The New Zealand Court of Appeal has overturned a High Court decision allowing a New Zealand taxpayer foreign tax credits (FTCs) for tax spared (under Chinese law) to Chinese companies treated as controlled foreign companies (CFCs) under New Zealand's CFC rules.
Ms Lin (a New Zealand tax resident) was attributed, under New Zealand's CFC rules, a share of the income derived by certain Chinese companies in which she held interests. The New Zealand Inland Revenue had allowed Ms Lin FTCs for Chinese tax actually paid by the CFCs under a provision of New Zealand law allowing a credit, for tax paid by the CFC, against New Zealand tax payable on attributed CFC income. However, Inland Revenue denied her claim for FTCs for Chinese tax spared under Chinese law (tax spared).
Ms Lin successfully challenged Inland Revenue's FTC denial in the High Court. (See 'New Zealand: High Court considers DTA tax sparing provisions' in the July 2017 edition of International Tax Review for our summary of the High Court proceedings.) Inland Revenue appealed the High Court decision to the Court of Appeal.
Court of Appeal decision
The question was whether the Chinese tax spared to the CFCs was "Chinese tax paid [which was deemed to include the tax spared]… in respect of income derived by a resident of New Zealand from sources in the People's Republic of China". The interpretation accepted by the High Court was that because the income of the CFC (on which Chinese tax was paid) was attributed to Ms Lin under New Zealand's CFC rules, tax paid by the CFC was tax paid 'in respect of' the income derived by Ms Lin. That is, it was enough that the tax was payable by the CFC on income that was attributed to Ms Lin under New Zealand's CFC rules.
The High Court had also relied on, by analogy, the OECD commentary relating to partnerships on the basis New Zealand's CFC regime effectively treats CFCs as fiscally transparent. The Court of Appeal dismissed that approach as involving a "largely diversionary focus on extraneous materials and analogies with other legal structures, at the expense of a close textual analysis" (Commissioner of Inland Revenue v Lin  NZCA 38, at ). Instead, the Court of Appeal considered that the meaning of Article 23 was clear and (in the absence of any contrary intention) only allows credits for taxes actually payable (or deemed payable, in the case of tax spared) by the New Zealand tax resident.
The Court of Appeal concluded that the 'income' of the CFC was not 'derived' by Ms Lin in China, and the tax paid or spared to the CFC was not payable, paid by or spared to Ms Lin. Rather, the tax imposed, on two different persons, is 'in respect of' two different income streams.

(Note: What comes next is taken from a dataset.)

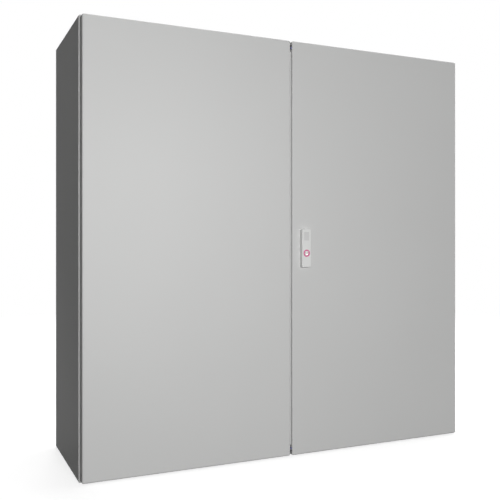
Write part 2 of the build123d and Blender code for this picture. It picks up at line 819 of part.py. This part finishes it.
def gear_case():
    middle = Pos((gear_case_left + gear_case_right) / 2, (gear_case_low + gear_case_high) / 2)
    sheet = middle * RectangleRounded(gear_case_right - gear_case_left, gear_case_high - gear_case_low, 4.0)
    sheet -= Pos(lock_x, lock_z) * Circle(square_side / 2 + 0.08)
    sheet -= Sketch() + [Pos(x, z) * Circle(1.7) for x, z in gear_case_places()]
    return slab(sheet, gear_case_front, gear_case_back)


def gear_case_spacers():
    return [round_y(x, z, spacer_radius, skin_back, gear_case_front)
            - round_y(x, z, 1.55, gear_case_front - 8, gear_case_front + 1)
            for x, z in gear_case_places()]


def gear_case_screws():
    return [round_y(x, z, 1.5, gear_case_front - 7, gear_case_back)
            + round_y(x, z, 2.8, gear_case_back, gear_case_back + 2)
            for x, z in gear_case_places()]


def case_earth():
    # A stud on the left side wall, with a nut and washer on it.
    x = -half_width + case_sheet
    y, z = rim_front + 80, 90.0
    stud = round_x(y, z, earth_stud_diameter / 2 + 1, x, x + earth_stud_length)
    bore = round_x(y, z, earth_stud_diameter / 2 + 1.05, x - 1, x + earth_stud_length + 1)
    nut = Pos(x + 1, y, z) * Rot(0, 90, 0) * extrude(RegularPolygon(6.5, 6, major_radius=False), amount=6)
    washer = round_x(y, z, 8.0, x, x + 1)
    return stud, (nut + washer) - bore


os.makedirs("parts", exist_ok=True)

save("case_shell", case_shell())
save("rear_panel", rear_panel())
save("mounting_plate", mounting_plate())
save("mounting_studs", mounting_studs())
save("mounting_spacers", mounting_spacers())
save("mounting_nuts", [flange_nut(x, z, stud_diameter, plate_front) for x, z in stud_places()])
gland_gasket_top = case_sheet + gland_gasket_thickness
gland_plate_top = gland_gasket_top + gland_plate_thickness
for side, word in ((-1, "left"), (1, "right")):
    hole = gland_screw_diameter / 2 + bolt_play
    save(f"gland_gasket_{word}", gland_sheet(side, case_sheet, gland_gasket_top, hole, True))
    save(f"gland_plate_{word}", gland_sheet(side, gland_gasket_top, gland_plate_top, hole, False))
save("gland_screws", gland_screws())
earth_stud, earth_nut = case_earth()
save("case_earth_stud", earth_stud)
save("case_earth_nut", earth_nut)

right_brackets = [hinge_bracket(z) for z in hinge_heights()]
right_pins = [hinge_pin(z) for z in hinge_heights()]
right_screws = [hinge_screw(z + step) for z in hinge_heights()
                for step in (-hinge_screw_offset, hinge_screw_offset)]
right_lugs = [lug for z in hinge_heights() for lug in hinge_lugs(z)]
panel, gasket, frame = door_panel(), door_gasket(), door_frame()
nuts, door_stud, door_nut = frame_nuts(), door_earth_stud(), door_earth_nut()
for word, place in (("right", lambda part: part), ("left", mirror_x)):
    save(f"{word}_hinge_brackets", [place(part) for part in right_brackets])
    save(f"{word}_hinge_pins", [place(part) for part in right_pins])
    save(f"{word}_hinge_lugs", [place(part) for part in right_lugs])
    save(f"{word}_door_gasket", place(gasket))
    save(f"{word}_door_frame", place(frame))
    save(f"{word}_door_frame_nuts", [place(part) for part in nuts])
    save(f"{word}_door_earth_stud", place(door_stud))
    save(f"{word}_door_earth_nut", place(door_nut))
save("hinge_bracket_screws", right_screws + [mirror_x(part) for part in right_screws])

skin_hole = round_y(lock_x, lock_z, housing_radius + 0.1, door_front - 1, skin_back + 1)
save("right_door_panel", panel - skin_hole)
save("left_door_panel", mirror_x(panel))

save("gap_cover_strip", gap_cover_strip())
save("gap_seal_ends", [gap_seal_end(), flip_z(gap_seal_end())])
save("latch_brackets", [latch_bracket(), flip_z(latch_bracket())])
save("latch_pivots", [latch_pivot(), flip_z(latch_pivot())])
save("upper_latch_lever", latch_lever())
save("lower_latch_lever", flip_z(latch_lever()))

save("lock_trim", lock_trim())
save("lock_label_plate", lock_label_plate())
save("lock_ring", lock_ring())
save("lock_housing", lock_housing())
save("lock_clamp_nut", lock_clamp_nut())
save("lock_insert", lock_insert())
save("latch_cam", latch_cam())
save("lock_pinion", lock_pinion())
save("spindle_screw", spindle_screw())
save("gear_case", gear_case())
save("gear_case_spacers", gear_case_spacers())
save("gear_case_screws", gear_case_screws())
save("upper_rod", rack_rod(upper_reach))
save("upper_rod_tip", rod_tip(upper_reach))
save("upper_rod_guides", [rod_guide(z) for z in guide_heights(upper_reach)])
save("lower_rod", lower_side(rack_rod(lower_reach)))
save("lower_rod_tip", lower_side(rod_tip(lower_reach)))
save("lower_rod_guides", [lower_side(rod_guide(z)) for z in guide_heights(lower_reach)])
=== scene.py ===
import json
import math

import bmesh
import bpy
from mathutils import Matrix, Vector


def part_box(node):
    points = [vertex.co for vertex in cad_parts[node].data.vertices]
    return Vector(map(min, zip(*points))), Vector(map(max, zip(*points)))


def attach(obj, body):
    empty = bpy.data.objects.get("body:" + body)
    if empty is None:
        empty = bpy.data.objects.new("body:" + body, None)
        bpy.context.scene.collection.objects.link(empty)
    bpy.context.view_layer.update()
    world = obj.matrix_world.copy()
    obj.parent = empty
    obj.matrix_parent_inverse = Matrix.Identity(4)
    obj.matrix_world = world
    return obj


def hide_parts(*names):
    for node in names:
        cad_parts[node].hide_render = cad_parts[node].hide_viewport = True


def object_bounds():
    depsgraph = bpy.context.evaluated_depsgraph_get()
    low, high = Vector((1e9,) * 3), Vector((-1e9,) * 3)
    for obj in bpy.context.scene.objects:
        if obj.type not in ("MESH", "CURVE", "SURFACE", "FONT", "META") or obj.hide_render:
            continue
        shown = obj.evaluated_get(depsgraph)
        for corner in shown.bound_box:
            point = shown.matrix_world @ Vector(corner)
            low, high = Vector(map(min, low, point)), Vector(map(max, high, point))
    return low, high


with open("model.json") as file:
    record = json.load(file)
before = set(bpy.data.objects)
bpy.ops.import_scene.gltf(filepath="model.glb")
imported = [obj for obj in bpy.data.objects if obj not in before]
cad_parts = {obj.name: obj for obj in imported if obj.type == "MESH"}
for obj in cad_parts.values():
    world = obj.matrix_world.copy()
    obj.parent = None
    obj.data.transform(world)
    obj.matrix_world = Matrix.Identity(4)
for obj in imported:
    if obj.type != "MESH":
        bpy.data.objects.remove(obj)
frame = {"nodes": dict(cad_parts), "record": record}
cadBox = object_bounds()
nodes = frame["nodes"]
print("frame loaded,", len(nodes), "nodes")


# Shader maths: a wrapped socket, so that masks can be written as sums and products

class Sock:
    def __init__(self, sheet, socket):
        self.sheet = sheet
        self.socket = socket

    def calc(self, operation, *values):
        return self.sheet.add("ShaderNodeMath", {"operation": operation}, dict(enumerate(values)))

    def __add__(self, other):
        return self.calc("ADD", self, other)

    def __radd__(self, other):
        return self.calc("ADD", other, self)

    def __sub__(self, other):
        return self.calc("SUBTRACT", self, other)

    def __rsub__(self, other):
        return self.calc("SUBTRACT", other, self)

    def __mul__(self, other):
        return self.calc("MULTIPLY", self, other)

    def __gt__(self, other):
        return self.calc("GREATER_THAN", self, other)

    def size(self):
        return self.calc("ABSOLUTE", self)

    def most(self, other):
        return self.calc("MAXIMUM", self, other)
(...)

Previously, the New Zealand Court of Appeal (in a precedent applied by the High Court in the Lin case, but not referred to in the Court of Appeal judgment) had held that DTAs had an 'international currency' and that their language 'should be construed on broad principles of general acceptation and having appropriate regard to the commentary and any travaux preparatoires' (Commissioner of Inland Revenue v JFP Energy  3 NZLR 536 at 540.) The Court of Appeal in Lin has opted for a more literal approach, opining that DTAs are to be interpreted according to the same principles as apply to private contractual instruments and that each DTA 'must be construed discretely, in accordance with its own particular terms' (At ). In this respect, the court's decision could have implications going beyond the particular issue concerning the scope of Article 23 of the DTA with China.